Chaotic dynamics in memristive circuits with different φ - q characteristics

There are two ideal memristive devices, first-order memristor and second-order memristor, which could be widely applied in nonlinear electronic circuits. The main difference between them is their phi - q characteristics. However, there are only a few studies available in the literature about the different dynamic behavior that can be observed when they are connected in the same circuit in turns. In this paper, to demonstrate the different consequences for the above situation, the complex dynamics of a memristive band-pass filter (BPF) are analyzed in detail as one of the classical first-order circuits.
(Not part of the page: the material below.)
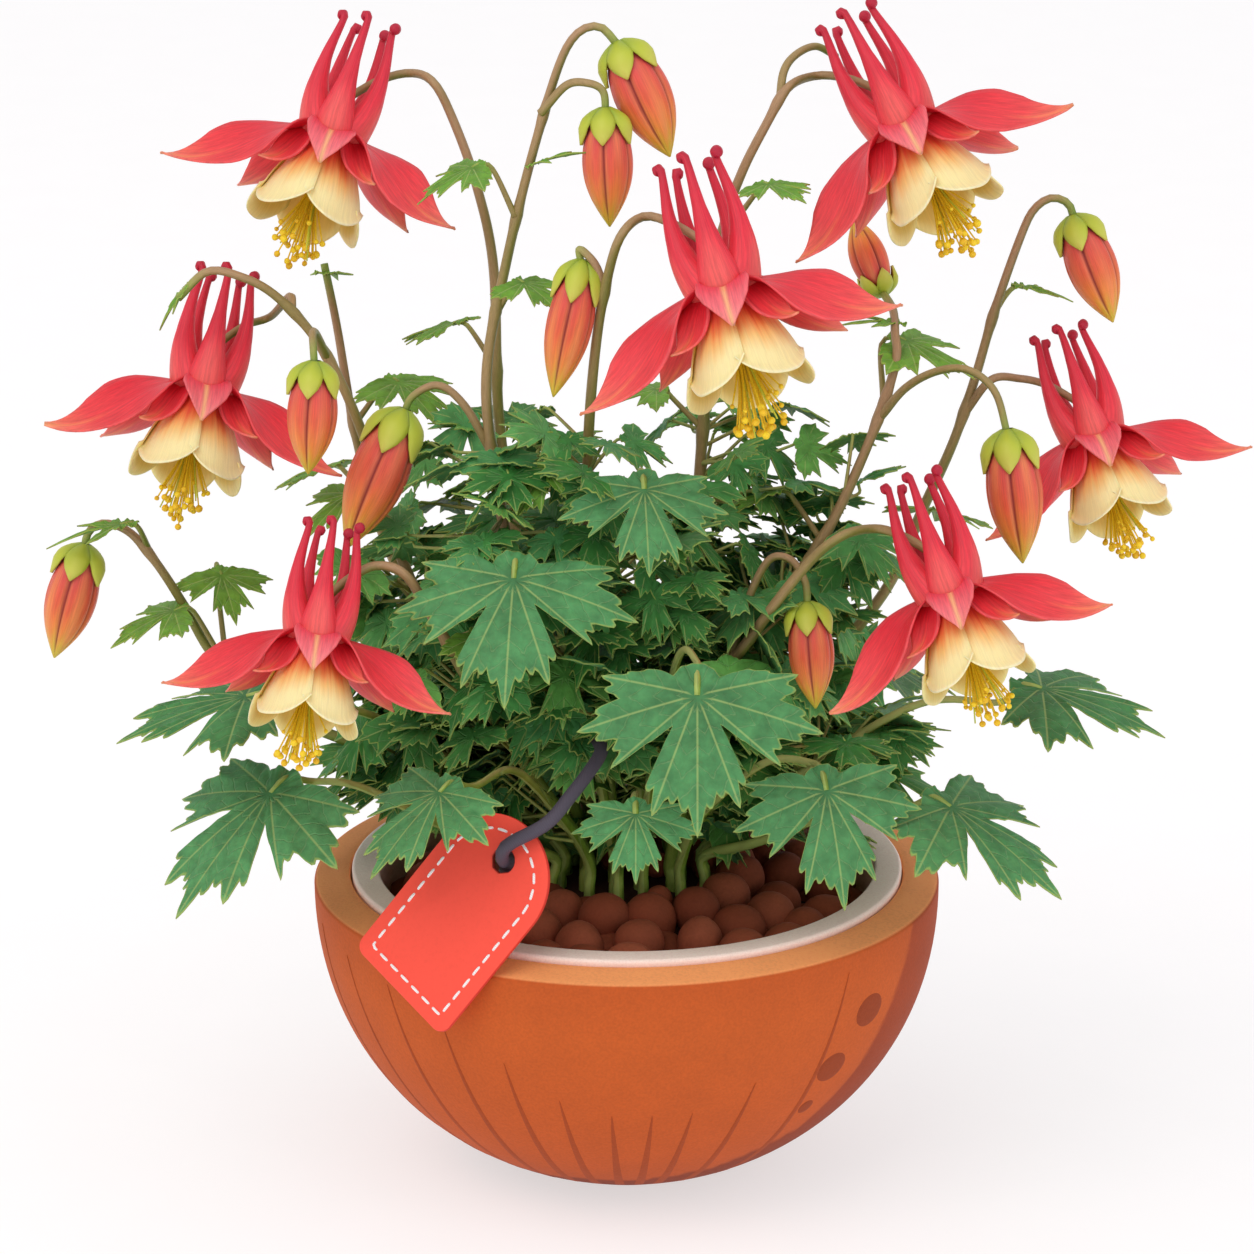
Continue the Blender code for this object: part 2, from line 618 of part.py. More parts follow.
def leaf(centre, size, heading, droop, roll=0, half=SMALL_HALF, bow=0.16):
    """A leaf blade: a fan about the stalk's end, bowed down to its tips and raised between its ribs."""
    a, p = radians(heading), radians(droop)
    tip = np.array([sin(a) * cos(p), -cos(a) * cos(p), -sin(p)])
    up = np.array([sin(a) * sin(p), -cos(a) * sin(p), cos(p)])
    side_way = np.cross(tip, up)
    q = radians(roll)
    side_way, up = side_way * cos(q) + up * sin(q), up * cos(q) - side_way * sin(q)
    star = list(half) + [(180, 0.24)] + [(-t, r) for t, r in half[:0:-1]]
    points = [(0, 0, 0)]
    for turn, reach in star:
        t = radians(turn)
        low = -bow * size * reach**2 * (1.15 if reach > 0.78 else 0.7)
        points.append((size * reach * sin(t), size * reach * cos(t), low))
    n = len(star)
    faces = [(0, 1 + (k + 1) % n, 1 + k) for k in range(n)]
    blade = baked(mesh_of(points, faces), ("SOLIDIFY", dict(thickness=MM * BLADE, offset=0.0)))
    return placed(blade, basis(centre, side_way, tip, up)), tip, up


def stalked_leaf(start, centre, size, heading, droop, roll=0, half=SMALL_HALF, lift=8.0, stalk=(1.1, 0.75),
                 count=7, via=()):
    """A leaf with the stalk that carries it from start, arching in along the leaf's own direction."""
    blade, tip, up = leaf(centre, size, heading, droop, roll, half)
    end = np.array(centre, float) - tip * 0.15 * size
    route = [start, *via, end - (tip * 0.55 + up * 0.75) * lift, end]
    return [blade, tube(route, *stalk, count, 0)]


def rooted(name, path):
    """A path that starts in its hole in the pebbles and rises straight out of it."""
    x, y = FEET[name]
    return [(x, y, CROWN_TOP - HOLE_DEPTH + CLEAR), (x, y, CROWN_TOP - 3), (x, y, CROWN_TOP + 3), *path]


def seat(bloom, gap):
    """The pedicel's last points: in between two spurs at the given angle, then down to the heart."""
    a = radians(gap)
    local = [(r * sin(a), -r * cos(a), z) for r, z in ((14, 23), (8, 19), (3, 13.5), (0, 8.5))]
    local.append((0, 0, HEART_TOP + CLEAR / BLOOMS[bloom][4]))
    return [tuple(p) for p in bloom_frame(*BLOOMS[bloom])(local)]


# Flowering stems: each one body with its side branches, bud caps, bracts and stem leaves
THIN = 0.95


def flowering_stem(name, main, count, branches=(), leaves=(), caps=()):
    pieces = [tube(rooted(name, main), FOOT_RADIUS, THIN, count, 0)]
    for path, number in branches:
        pieces.append(tube(path, 1.05, 0.85, number, 0))
    for pieces_of_leaf in leaves:
        pieces += pieces_of_leaf
    pieces += [bud_cap(*BUDS[bud]) for bud in caps]
    return pieces


GREENS = {}
GREENS["stem_left"] = flowering_stem(
    "stem_left",
    [(-18, -6, 107), (-25, -14, 143), (-30, -15, 170), (-33, -10, 198), (-28, -6, 226), (-21, -4, 254),
     (-14, -2, 275), (-7, -1, 280), in_cap("top_left")],
    13,
    branches=[
        ([(-20, -4, 260), (-14, -6, 267), (-9, -8, 268), (-5.5, -8, 266), in_cap("top_middle")], 6),
        ([(-32, -12, 181), (-38, -12, 192), (-44, -12, 197), (-50, -12, 194.5), in_cap("left")], 6),
    ],
    leaves=[
        stalked_leaf((-26, -6, 236), (-36, -6, 248), 15, -70, 20, half=SMALL_HALF, lift=4, stalk=(0.8, 0.7),
                     count=4),
        [leaf((-21, -6, 249), 14, 60, -25, half=BRACT_HALF)[0]],
        stalked_leaf((-30, -7, 214), (-24, -12, 222), 13, 40, 10, lift=3, stalk=(0.8, 0.7), count=4),
    ],
    caps=("top_left", "top_middle", "left"),
)
GREENS["stem_top_left"] = flowering_stem(
    "stem_top_left",
    [(-16, 20, 109), (-26, 25, 144), (-31, 27, 178), (-32, 28, 215), (-36, 28, 236), (-42, 29, 253),
     (-46.5, 30, 261)] + seat("top_left", 108),
    14,
    leaves=[stalked_leaf((-31, 27, 190), (-42, 30, 202), 16, -120, 15, lift=4, stalk=(0.8, 0.7), count=4)],
)
GREENS["stem_far_left"] = flowering_stem(
    "stem_far_left",
    [(-31, 9, 107), (-45, 8, 128), (-54, 6, 149), (-60, 4, 172), (-67, 3, 192), (-74, 3, 205), (-83, 3, 215),
     (-91, 3, 219.5), (-99, 4, 220.5), (-106, 4, 214)],
    14,
    branches=[
        ([(-79, 3, 211), (-80, 10, 213)] + seat("left", 108), 8),
        ([(-71, 3, 200), (-73, -6, 208), (-73, -16, 210.5), (-72.5, -23, 209), in_cap("upper_left")], 6),
    ],
    leaves=[
        [leaf((-105, 4, 216), 11, -80, 50, half=BRACT_HALF)[0]],
        stalked_leaf((-57, 5, 160), (-66, -2, 168), 15, -50, 25, lift=4, stalk=(0.8, 0.7), count=4),
    ],
    caps=("upper_left",),
)
GREENS["stem_centre"] = flowering_stem(
    "stem_centre",
    [(-6, -8, 118), (-9, -14, 155), (-9, -18, 185), (-7, -24, 211), (-4, -30, 229), (-1, -32, 238)]
    + seat("centre", -108),
    13,
    branches=[([(-5, -28, 223), (-7, -27, 229), (-9.5, -26, 232), (-11, -25, 232.5), in_cap("middle")], 5)],
    leaves=[stalked_leaf((-9, -16, 170), (-19, -26, 181), 15, -35, 30, lift=4, stalk=(0.8, 0.7), count=4)],
    caps=("middle",),
)
GREENS["stem_top_right"] = flowering_stem(
    "stem_top_right",
    [(11, 6, 103), (15, 9, 135), (18, 12, 177), (20, 13, 205), (23, 13, 229), (27, 13, 242), (33, 14, 254),
     (38, 17, 262)] + seat("top_right", -108),
    14,
    branches=[([(36, 15.5, 259), (37, 21, 265), (40, 26, 268), (45, 31, 269), (50, 34, 266)], 5)],
    leaves=[
        stalked_leaf((23, 13, 227), (33, -1, 243), 13, 40, 0, lift=4, stalk=(0.8, 0.7), count=4),
        stalked_leaf((18, 12, 180), (7, 12, 190), 14, -80, 0, lift=4, stalk=(0.8, 0.7), count=4),
    ],
)
GREENS["stem_right"] = flowering_stem(
    "stem_right",
    [(20, -7, 121), (33, -8, 140), (42, -6, 151), (50, -2, 163), (59, 5, 182), (64, 9, 197), (64, 14, 203),
     (64, 25, 206), in_cap("upright")],
    14,
    branches=[([(60, 6, 184), (66, 1, 193), (73, -6, 199), (80, -11, 200.5), (86, -14, 196),
                in_cap("right")], 6)],
    leaves=[
        stalked_leaf((61, 7, 189), (67, 20, 200), 20, 65, 15, lift=5, stalk=(0.8, 0.7), count=4),
        [leaf((64, 18, 205), 13, -80, -10, half=BRACT_HALF)[0]],
        stalked_leaf((46, -3, 157), (36, 8, 166), 16, -130, 15, lift=4, stalk=(0.8, 0.7), count=4),
    ],
    caps=("right", "upright"),
)
GREENS["stem_far_right"] = flowering_stem(
    "stem_far_right",
    [(24, 16, 95), (45, 26, 112), (63, 28, 134), (72, 28, 155), (79, 27, 172), (84, 27, 188), (89, 29, 206),
     (95, 30, 224), (98, 30, 230), (102, 30, 232.5), (106, 30, 231), in_cap("upper_right")],
    16,
    branches=[([(82, 27, 180), (88, 24, 189)] + seat("right", -108), 8)],
    leaves=[
        stalked_leaf((88, 29, 203), (96, 34, 210), 14, 110, 10, half=BRACT_HALF, lift=4, stalk=(0.8, 0.7),
                     count=4),
        stalked_leaf((68, 28, 145), (76, 40, 152), 18, 150, 20, lift=4, stalk=(0.8, 0.7), count=4),
    ],
    caps=("upper_right",),
)
GREENS["stem_low_right"] = flowering_stem(
    "stem_low_right",
    [(19, -24, 122), (30, -32, 143), (41, -37, 160), (49, -42, 169)] + seat("low_right", -108),
    12,
    branches=[([(24, -28, 133), (28, -27, 148), (33, -28, 159), (38, -30, 160), (41.5, -31.5, 155),
                in_cap("low_right")], 6)],
    leaves=[],
    caps=("low_right",),
)
GREENS["stem_low_left"] = flowering_stem(
    "stem_low_left",
    [(-24, -18, 105), (-36, -30, 128), (-45, -38, 148), (-51, -43, 160)] + seat("low_left", 108),
    12,
    leaves=[stalked_leaf((-42, -34, 141), (-34, -44, 146), 13, 30, 25, lift=4, stalk=(0.8, 0.7), count=4)],
)
GREENS["stem_side_left"] = flowering_stem(
    "stem_side_left",
    [(-30, 2, 88), (-60, 16, 96), (-88, 20, 107), (-101, 20, 120), (-108, 18, 134), (-114, 16, 145),
     (-120, 15, 153),
     (-126, 15, 155.5), (-130, 15, 153.5), in_cap("far_left")],
    14,
    leaves=[
        stalked_leaf((-116, 16, 149), (-122, 10, 157), 19, -75, 5, half=BRACT_HALF, lift=3,
                     stalk=(0.8, 0.7), count=4),
        stalked_leaf((-98, 20, 117), (-110, 14, 134), 17, -70, 15, lift=4, stalk=(0.8, 0.7), count=4),
        stalked_leaf((-98, 20, 117), (-99, 24, 140), 15, 20, 25, lift=4, stalk=(0.8, 0.7), count=4),
    ],
    caps=("far_left",),
)
GREENS["stem_tall_left"] = flowering_stem(
    "stem_tall_left",
    [(-30, 32, 100), (-50, 44, 122), (-61, 46, 145), (-67, 46, 170), (-71, 47, 196), (-74, 48, 212)],
    12,
    leaves=[
        stalked_leaf((-67, 46, 172), (-56, 42, 184), 18, 40, 15, lift=4, stalk=(0.8, 0.7), count=4),
        stalked_leaf((-63, 46, 152), (-74, 52, 160), 18, -130, 20, lift=4, stalk=(0.8, 0.7), count=4),
        [leaf((-74, 48, 210), 15, 170, 10, half=BRACT_HALF)[0]],
    ],
)


# Crown leaves: blue-green leaves on long stalks that arch out from the crown, all round the plant
def crown_leaf(name, via, *leaves):
    """One body: the first leaf on a stalk from the crown, the others on side stalks that leave it."""
    first = leaves[0]
    path = rooted(name, via)
    pieces = stalked_leaf(path[0], *first, half=BIG_HALF, via=path[1:], stalk=(FOOT_RADIUS * 0.85, 0.9),
                          count=9)
    for start, *rest in leaves[1:]:
        pieces += stalked_leaf(start, *rest, lift=5, stalk=(0.95, 0.75), count=4)
    return pieces


GREENS["leaf_front"] = crown_leaf("leaf_front", [(6, -22, 105), (12, -42, 140)], ((16, -64, 138), 32, 0, 58))
GREENS["leaf_front_left"] = crown_leaf(
    "leaf_front_left", [(-14, -24, 92), (-26, -42, 112)], ((-43, -62, 114), 25, -50, 30)
)
GREENS["leaf_front_right"] = crown_leaf(
    "leaf_front_right", [(18, -24, 95), (32, -42, 114)], ((46, -58, 113), 27, 20, 55)
)
GREENS["leaf_middle_left"] = crown_leaf(
    "leaf_middle_left", [(-10, -20, 120), (-20, -32, 155)], ((-26, -48, 161), 32, -5, 40)
)
GREENS["leaf_middle"] = crown_leaf("leaf_middle", [(4, -14, 130), (4, -26, 172)], ((4, -40, 180), 22, 5, 45))
GREENS["leaf_small_front"] = crown_leaf("leaf_small_front", [(-1, -28, 88), (1, -48, 105)],
                                        ((2, -60, 108), 17, 0, 50))
GREENS["leaf_left"] = crown_leaf(
    "leaf_left", [(-34, -2, 95), (-62, -12, 116)], ((-90, -22, 124), 33, -82, 8)
)
GREENS["leaf_low_left"] = crown_leaf(
    "leaf_low_left", [(-34, -16, 84), (-62, -26, 102)], ((-84, -34, 104), 36, -50, 32)
)
GREENS["leaf_right"] = crown_leaf("leaf_right", [(36, -10, 96), (68, -18, 120)], ((98, -22, 126), 32, 75, 8))
GREENS["leaf_low_right"] = crown_leaf(
    "leaf_low_right", [(32, -18, 86), (56, -30, 100)], ((76, -38, 102), 33, 60, 22)
)
GREENS["leaf_back_left"] = crown_leaf(
    "leaf_back_left", [(-32, 22, 92), (-52, 32, 112)], ((-68, 42, 118), 32, -140, 25),
    ((-40, 24, 100), (-52, 56, 106), 24, -160, 35),
)
GREENS["leaf_back"] = crown_leaf(
    "leaf_back", [(-4, 30, 110), (-6, 46, 140)], ((-8, 60, 146), 32, 178, 40),
    ((-4, 32, 116), (22, 44, 130), 22, 130, 25),
    ((-3, 26, 100), (-12, 64, 100), 24, -175, 35),
)
GREENS["leaf_back_right"] = crown_leaf(
    "leaf_back_right", [(24, 28, 92), (42, 44, 108)], ((58, 58, 110), 32, 140, 30),
    ((26, 30, 95), (28, 62, 98), 22, 170, 35),
)
for name, pieces in GREENS.items():
    look = STEM_GREEN if name.startswith("stem") else LEAF_GREEN
    add_object(name, fused(pieces), look)
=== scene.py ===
"""The looks of the potted columbine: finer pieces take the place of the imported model's nodes, where they are.

Sizes and places are in millimetres and turned to metres as each mesh is made. The origin is the middle of the
bowl's flat foot, +Z is up and -Y is the front.
"""

from math import cos, pi, radians, sin, sqrt

import bpy
import numpy as np
from mathutils import Matrix, Vector


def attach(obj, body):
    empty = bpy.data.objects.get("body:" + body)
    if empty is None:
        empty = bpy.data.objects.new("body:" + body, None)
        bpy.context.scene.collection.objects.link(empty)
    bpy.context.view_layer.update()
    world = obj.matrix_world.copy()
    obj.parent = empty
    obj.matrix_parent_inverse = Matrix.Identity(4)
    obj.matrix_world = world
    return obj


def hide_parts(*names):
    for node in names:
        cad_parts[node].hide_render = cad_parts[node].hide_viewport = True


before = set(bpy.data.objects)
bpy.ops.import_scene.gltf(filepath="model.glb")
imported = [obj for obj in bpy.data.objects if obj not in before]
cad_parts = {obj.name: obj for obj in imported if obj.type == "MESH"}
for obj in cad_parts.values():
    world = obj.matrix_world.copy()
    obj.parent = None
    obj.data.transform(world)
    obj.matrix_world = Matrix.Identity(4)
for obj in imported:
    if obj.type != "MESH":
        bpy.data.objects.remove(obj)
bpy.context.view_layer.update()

# Bowl: a thick hand-turned shell of orange terracotta. It is burnished outside, paler and matt on its flat
# rim, and carries strokes and dots of darker slip that run to the foot. Its colour also holds painted shade:
# the wall darkens towards the foot, with a dark crescent down its right side and a dark band round the foot.
# The rim's paleness is partly its own clay and partly painted top light. It stands on a flat foot, and the
# liner sits in it.
MM = 0.001
BOWL_RADIUS = 76.0
BOWL_TOP = 71.5
BOWL_FOOT_RADIUS = 27.0
BOWL_WALL = 8.8
BOWL_FLOOR = 8.0
BOWL_FULLNESS = 2.1
BOWL_SIDES = 288
RIM_RISE = 1.4
RIM_ROUND = 1.1
SEAT_ROUND = 0.6
FOOT_ROUND = 1.0
SLIP_RISE = 0.16
STROKE_LOW = 5.0
STROKE_HALF = 1.15
CLEAR = 0.3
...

Also, the existence of coexisting attractors, hysteretic dynamics, and antimonotonicity are confirmed. Subsequently, the impact of memristor coefficients on the working dynamics of BPF is revealed. The conclusion is that a higher-order memristor can lead to a greater number of chaotic attractors and more complex nonlinearity, which is the basis to determine that substitutability and interchangeability of equivalent memristance do not apply for memristor devices with the different phi - q relationship when analyzing memristive circuits. Finally, the experimental simulations are presented to further prove the above theoretical analysis. Additionally, other circuits, such as the Chua circuit and the Jerk circuit, are also investigated in order to verify our analysis. In particular, a full Feigenbaum tree is demonstrated in the Chua circuit.